Europeans want more transparency from Beijing, but remain cautious about the claim that the virus spread from a Chinese lab. For the Bild newspaper, the Chinese are trying to save face. Missouri and an Italian hotelier are suing China.

Hong Kong (AsiaNews) – The number of countries criticising China for its handling of the pandemic crisis is growing. Germany, France and the United Kingdom have started to press China for more transparency on what happened in Wuhan, the epicentre of the epidemic.

So far, the toughest attacks against Beijing, accused of not telling the truth about the origin and spread of the disease, have come from the United States. However, backed by the World Health Organisation, China continues to repeat that the pandemic is a scientific problem and should not be "politicised".

Europeans want more cooperation from China, but remain cautious about the claim that the virus spread from a virology lab in Wuhan, something the US government has not dismissed.

On Monday, German Chancellor Angela Merkel asked China to share more information on COVID-19. A few days earlier, Germany’s Development Minister, Gerd Müller, had questioned Beijing's sincerity about the origin of the pandemic.

In Germany, the hardest attack came from Bild. On 15 April, Germany’s best-selling newspaper wrote that China should pay €150 billion for damages caused by its slow response to the pandemic.

Reacting to criticism from the Chinese embassy against this article, the newspaper’s editor, Julian Reichelt, slammed Chinese authorities and scientists, whom he believes are guilty of hiding the situation to save face before domestic and international public opinion.

Reichelt excoriates China’s Communist regime, which he says systematically monitors the population and closes newspapers critical of its leaders, but then refuses to control and close the animal markets from where viruses like COVID-19 and SARS can spread. It is thought that the COVID-19 infection could have started from an outdoor market in Wuhan.

China’s response to the outbreak has grey areas, said French President Emmanuel Macron. Things “happened [in Wuhan] that we don’t know about”, he said.

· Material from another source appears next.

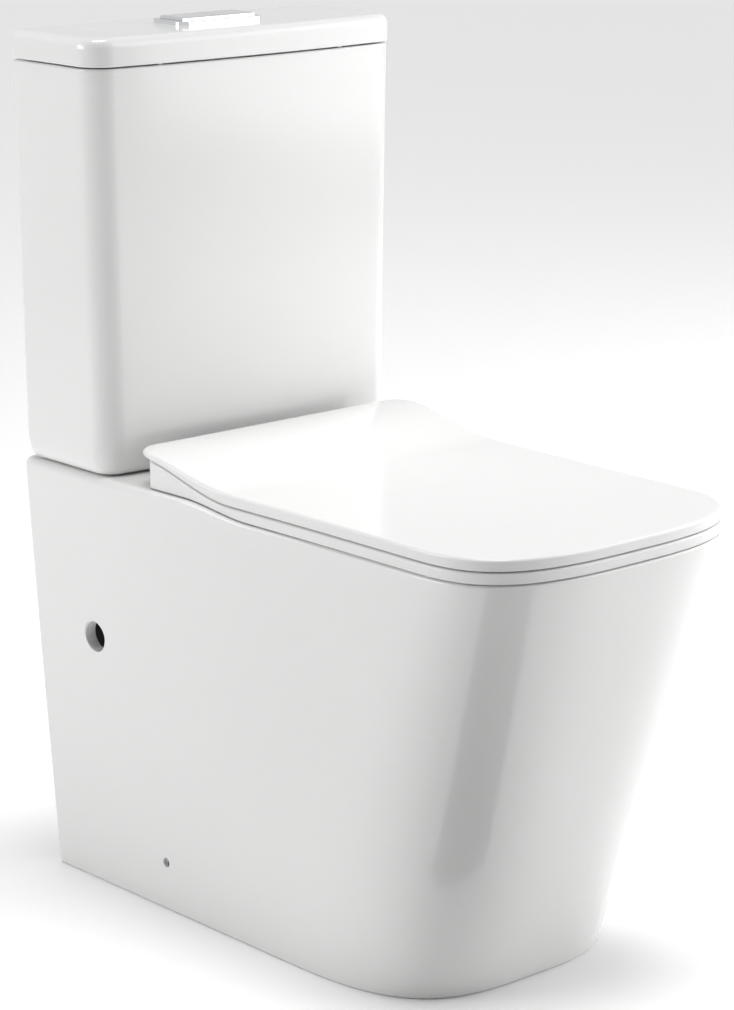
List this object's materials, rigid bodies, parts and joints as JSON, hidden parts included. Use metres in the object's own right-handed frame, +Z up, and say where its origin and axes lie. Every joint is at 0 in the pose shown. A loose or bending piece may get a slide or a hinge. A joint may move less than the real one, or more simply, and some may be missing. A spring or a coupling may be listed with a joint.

For British Foreign Minister Dominic Raab, relations with Beijing will no longer be the same once the emergency is over. “We’ll have to ask the hard questions about how it came about, and how it could have been stopped earlier,” he said.

William Hague, a former Tory leader and foreign secretary who now sits in the House of Lords, said that China has shown that it does not “play by our rules” and is not a reliable partner.

The British parliament’s Foreign Affairs Committee has warned that an orchestrated disinformation campaign by China is “costing British lives” in the fight against coronavirus.

According to official data, Europe and the United States are the areas most affected by the coronavirus. In addition to the shock of losing thousands of lives, European countries and the United States are now facing the economic fallout from the crisis.

The Attorney General of the US State of Missouri is suing China for the human and material losses caused by COVID-19. The US Congress is debating a legislation that would allow US citizens and state governments to sue China.

Meanwhile, in Italy, where part of the government majority has so far preferred to praise China rather than criticise its management of the fight against coronavirus, there is action in the courts.

A hotelier in Cortina d'Ampezzo is suing the Chinese Ministry of Health in a court in Belluno (Veneto) on charges of delaying the release of information about the infection, seriously damaging his business.